治心之学,莫妙于瑟僴二字。瑟训严密,譬之重关天险,无隙可乘,此谓不疏,物欲自消其窥伺之心。僩训武毅,譬之将军按剑,见者股栗,此谓不弱,物欲自夺其猖獗之气。而今吾辈灵台,四无墙户,如露地钱财,有手皆取;又孱弱无能,如杀残俘虏,落胆从人,物欲不须投间抵隙,都是他家产业;不须硬迫柔求,都是他家奴婢,更有那个关防?何人喘息?可哭可恨!
沉静,非缄默之谓也。意渊涵而态闲正,此谓真沉静。虽终日言语,或千军万马中相攻击,或稠人广众中应繁剧,不害其为沉静,神定故也。一有飞扬动扰之意,虽端坐终日,寂无一语,而色貌自浮;或意虽不飞扬动扰,而昏昏欲睡,皆不得谓沉静。真沉静底自是惺憽,包一段全副精神在里。

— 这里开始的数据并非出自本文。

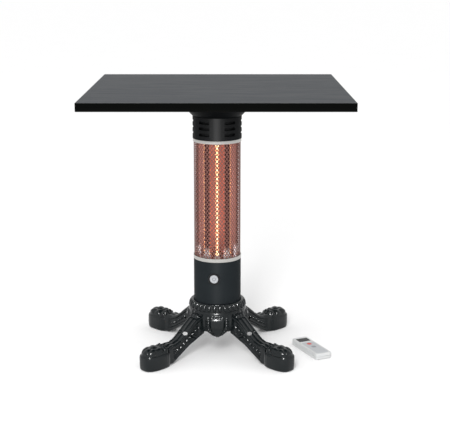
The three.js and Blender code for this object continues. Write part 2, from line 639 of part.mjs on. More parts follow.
/** Leg along +X: a pierced strut with a scroll on the crown, and a foot with a domed paw on a plinth. */
function legSolid() {
  const strut = new THREE.Shape();
  const root = crownTopRadius - 10;
  strut.moveTo(root, TONGUE_SHOULDER - 11);
  strut.lineTo(hubSkirtRadius, TONGUE_SHOULDER - 14);
  strut.quadraticCurveTo(128, 40, 152, 26);
  strut.lineTo(FOOT_INNER - 4, FOOT_LIFT);
  strut.lineTo(FOOT_INNER + 20, FOOT_LIFT);
  strut.lineTo(FOOT_INNER + 20, PAW_HEIGHT - 5);
  strut.quadraticCurveTo(FOOT_INNER - 2, PAW_HEIGHT + 1, FOOT_INNER - 20, PAW_HEIGHT - 8);
  strut.quadraticCurveTo(158, 62, 142, 74);
  strut.lineTo(124, 90);
  strut.quadraticCurveTo(VOLUTE_REACH + 3, 102, VOLUTE_REACH - 1, VOLUTE_TOP - 10);
  strut.quadraticCurveTo(VOLUTE_REACH + 2, VOLUTE_TOP - 1, VOLUTE_REACH - 15, VOLUTE_TOP);
  strut.lineTo(root, VOLUTE_TOP);
  const eye = new THREE.Path();
  eye.absellipse(128, 66, 12, 7, 0, 2 * Math.PI, true, -0.6);
  strut.holes.push(eye);
  let leg = sidePrism(strut, LEG_WIDTH);

  const half = FOOT_WIDTH / 2;
  const plinth = new THREE.Shape();
  plinth.moveTo(FOOT_INNER, -half + 7);
  plinth.lineTo(FOOT_INNER + 16, -half);
  plinth.lineTo(FOOT_OUTER - 30, -half);
  plinth.quadraticCurveTo(FOOT_OUTER - 3, -half, FOOT_OUTER, 0);
  plinth.quadraticCurveTo(FOOT_OUTER - 3, half, FOOT_OUTER - 30, half);
  plinth.lineTo(FOOT_INNER + 16, half);
  plinth.lineTo(FOOT_INNER, half - 7);
  leg = leg.add(prism(plinth, FOOT_LIFT, FOOT_BAND));
  const pawLength = (FOOT_OUTER - FOOT_INNER) / 2 - 4;
  const paw = new THREE.SphereGeometry(1, 12, 7).rotateX(Math.PI / 2);
  paw.scale(pawLength, half - 3, PAW_HEIGHT - FOOT_BAND + 6);
  leg = leg.add(solidOf(paw).translate([(FOOT_OUTER + FOOT_INNER) / 2 - 1, 0, FOOT_BAND - 6]));
  leg = leg.subtract(hubEnvelope(SEAT_GAP));
  const below = 100;
  const footMiddle = (FOOT_OUTER + FOOT_INNER) / 2;
  leg = leg.subtract(block(footMiddle, 0, FOOT_LIFT - below / 2, 2 * FOOT_WIDTH, 2 * FOOT_WIDTH, below));
  const recess = bar(GLIDE_RADIUS + SEAT_GAP, -50, GLIDE_HEIGHT + SEAT_GAP, 16);
  return leg.subtract(recess.translate([GLIDE_CIRCLE, 0, 0]));
}

function buildLegs() {
  const leg = legSolid();
  const pad = [[0, 0], [GLIDE_RADIUS - 1, 0], [GLIDE_RADIUS, 1]];
  pad.push([GLIDE_RADIUS, GLIDE_HEIGHT], [0, GLIDE_HEIGHT]);
  const glide = turned(pad, 16).translate([GLIDE_CIRCLE, 0, 0]);
  for (let i = 0; i < LEG_COUNT; i += 1) {
    const turn = -45 + (360 / LEG_COUNT) * i;
    add(`base_leg_${i + 1}`, spun(leg, turn), castIron);
    add(`foot_glide_${i + 1}`, spun(glide, turn), nylon);
  }
}

// ---------------------------------------------------------------- remote control

/** The remote lies on the floor, its long side along its own Y and its window end at +Y. */
function buildRemote() {
  const remote = new THREE.Group();
  remote.position.set(REMOTE_X, REMOTE_Y, 0);
  remote.rotation.z = THREE.MathUtils.degToRad(REMOTE_TURN_DEG);
  heater.add(remote);
  const seam = REMOTE_THICKNESS / 2;
  const wall = 2;
  const outline = roundedRectangle(REMOTE_WIDTH, REMOTE_LENGTH, REMOTE_CORNER);
  const room = roundedRectangle(REMOTE_WIDTH - 2 * wall, REMOTE_LENGTH - 2 * wall, REMOTE_CORNER - wall);
  const panelDepth = 1.2;
  const panelFloor = REMOTE_THICKNESS - panelDepth;

  // Window and keypad lie in recesses of the upper case.
  const windowPlace = { y: 49, width: 36, length: 27 };
  const padPlace = { y: -21, width: 38, length: 94 };
  let upper = prism(outline, seam + SEAT_GAP / 2, REMOTE_THICKNESS);
  upper = upper.subtract(prism(room, 0, REMOTE_THICKNESS - 2 * wall));
  const windowShape = roundedRectangle(windowPlace.width, windowPlace.length, 1);
  const windowRoomSizes = [windowPlace.width + 2 * SEAT_GAP, windowPlace.length + 2 * SEAT_GAP];
  const windowRoom = roundedRectangle(...windowRoomSizes, 1.2);
  const padShape = roundedRectangle(padPlace.width, padPlace.length, 6);
  const padRoom = roundedRectangle(padPlace.width + 2 * SEAT_GAP, padPlace.length + 2 * SEAT_GAP, 6.2);
  const windowPocket = prism(windowRoom, panelFloor, REMOTE_THICKNESS + 1);
  upper = upper.subtract(windowPocket.translate([0, windowPlace.y, 0]));
  upper = upper.subtract(prism(padRoom, panelFloor, REMOTE_THICKNESS + 1).translate([0, padPlace.y, 0]));
  const panelBottom = panelFloor + SEAT_GAP;
  const lens = prism(windowShape, panelBottom, REMOTE_THICKNESS).translate([0, windowPlace.y, 0]);
  add("remote_window", lens, blackPlastic, remote);

  // Keys stand in holes through the keypad and the case, and press down by their travel.
  let pad = prism(padShape, panelBottom, REMOTE_THICKNESS - 0.2).translate([0, padPlace.y, 0]);
  const keys = [
    { name: "remote_power_key", y: 12, radius: 7, material: redRubber },
    { name: "remote_mode_key", y: -14, radius: 7, material: whitePlastic },
  ];
  for (const key of keys) {
    const hole = bar(key.radius + SEAT_GAP, seam, REMOTE_THICKNESS + 2, 14).translate([0, key.y, 0]);
    upper = upper.subtract(hole);
    pad = pad.subtract(hole);
    const top = REMOTE_THICKNESS + 0.8;
    const profile = [[0, panelFloor - 3], [key.radius, panelFloor - 3], [key.radius, top - 0.6]];
    profile.push([key.radius - 0.8, top], [0, top]);
    add(key.name, turned(profile, 14).translate([0, key.y, 0]), key.material, remote);
  }
  add("remote_keypad", pad, greyRubber, remote);
  add("remote_upper_case", upper, whitePlastic, remote);

  // The battery cover slides off the lower end of the lower case.
  const cover = { width: 38, length: 62, thickness: 1.6 };
  const coverY = -REMOTE_LENGTH / 2 + cover.length / 2 + 4;
  const slot = cover.thickness + 2 * SEAT_GAP;
  let lower = prism(outline, 0, seam - SEAT_GAP / 2);
  lower = lower.subtract(prism(room, wall + slot, seam + 1));
  const slotLength = cover.length + 4 + 2 * SEAT_GAP;
  const slotY = -REMOTE_LENGTH / 2 + slotLength / 2 - 1;
  const slotSizes = [cover.width + 2 * SEAT_GAP, slotLength + 2, slot + 2];
  lower = lower.subtract(block(0, slotY, slot / 2 - 1, ...slotSizes));
  add("remote_lower_case", lower, whitePlastic, remote);
  const lid = block(0, coverY, SEAT_GAP + cover.thickness / 2, cover.width, cover.length, cover.thickness);
  add("remote_battery_cover", lid, whitePlastic, remote);
}

buildTable();
buildHead();
buildHeatingSection();
buildLowerHousing();
buildHub();
buildLegs();
buildRemote();

export default heater;
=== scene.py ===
# %% [markdown]
# # An infrared heater that carries a table
# The object is a square table board on a heated column: a turned flange, a pierced head, a caged lamp
# section between two bright rings, a plain housing with one button, and a cast base with four legs. A
# remote control lies on the floor beside it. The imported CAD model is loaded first, because every piece
# made here takes its place and its size from it.

# %% Load the frame
import bpy
import bmesh
import numpy as np
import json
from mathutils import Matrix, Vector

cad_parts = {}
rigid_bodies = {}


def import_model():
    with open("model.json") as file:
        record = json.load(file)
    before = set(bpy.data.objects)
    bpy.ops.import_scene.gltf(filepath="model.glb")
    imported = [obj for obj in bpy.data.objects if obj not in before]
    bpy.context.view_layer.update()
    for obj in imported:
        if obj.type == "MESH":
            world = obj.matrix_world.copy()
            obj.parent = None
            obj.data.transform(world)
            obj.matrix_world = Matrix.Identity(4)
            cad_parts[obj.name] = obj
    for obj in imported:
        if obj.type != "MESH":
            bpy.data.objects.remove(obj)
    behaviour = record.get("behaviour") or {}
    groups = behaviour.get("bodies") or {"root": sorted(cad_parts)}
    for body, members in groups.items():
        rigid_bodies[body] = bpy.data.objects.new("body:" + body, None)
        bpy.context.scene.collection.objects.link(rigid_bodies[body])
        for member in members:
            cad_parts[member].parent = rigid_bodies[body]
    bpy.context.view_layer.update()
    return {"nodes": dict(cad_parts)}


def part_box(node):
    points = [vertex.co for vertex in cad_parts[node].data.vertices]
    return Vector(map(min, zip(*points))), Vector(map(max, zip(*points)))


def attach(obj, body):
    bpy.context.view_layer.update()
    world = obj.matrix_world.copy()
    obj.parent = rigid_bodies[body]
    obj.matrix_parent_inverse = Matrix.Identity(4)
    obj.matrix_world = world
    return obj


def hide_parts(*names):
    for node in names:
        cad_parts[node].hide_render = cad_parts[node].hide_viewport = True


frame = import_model()
MM = 0.001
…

明者料人之所避,而狡者避人之所料,以此相与,是贼本真而长奸伪也。是以君子宁犯人之疑,而不贼己之心。
室中之斗,市上之争,彼所据各有一方也。一方之见皆是己非人,而济之以不相下之气,故宁死而不平。呜呼!此犹愚人也。贤臣之争政,贤士之争理,亦然。此言语之所以日多,而后来者益莫知所决择也。故为下愚人作法吏易,为士君子所折衷难。非断之难,而服之难也。根本处,在不见心而任口,耻屈人而好胜,是室人市儿之见也。
大利不换小义,况以小利坏大义乎?贪者可以戒矣。
杀身者不是刀剑,不是寇讐,乃是自家心杀了自家。
知识,帝则之贼也。惟忘知识以任帝则,此谓天真,此谓自然。一着念便乖违,愈着念愈乖违。乍见之心,歇息一刻,别是一个光景。
为恶惟恐人知,为善惟恐人不知,这是一副甚心肠,安得长进?
或问:“虚灵二字,如何分别?”曰:“惟虚故灵。”顽金无声,铸为钟磬则有声;钟磬有声,实之以物则无声。圣心无所不有,而一无所有,故感而遂通天下之故。
浑身五脏六腑、百脉千络、耳目口鼻、四肢百骸、毛发甲爪,以至衣裳冠履,都无分毫罪过,都与尧舜一般,只是一点方寸之心,千过万罪,禽兽不如。千古圣贤只是治心,更不说别个。学者只是知得这个可恨,便有许大见识。
人心是个猖狂自在之物、陨身败家之贼,如何纵容得他?
良知何处来?生于良心;良心何处来?生于天命。
心要实,又要虚。无物之谓虚,无妄之谓实;惟虚故实,惟实故虚。心要小,又要大。大其心,能体天下之物;小其心,不偾天下之事。
要补必须补个完,要折必须折个净。
学术以不愧于心、无恶于志为第一。也要点检这心志,是天理?是人欲?便是天理,也要点检是边见?是天则?
尧眉舜目、文王之身、仲尼之步,而盗跖其心,君子不贵也。有数圣贤之心,何妨貌似盗跖?
学者欲在自家心上做工夫,只在人心做工夫。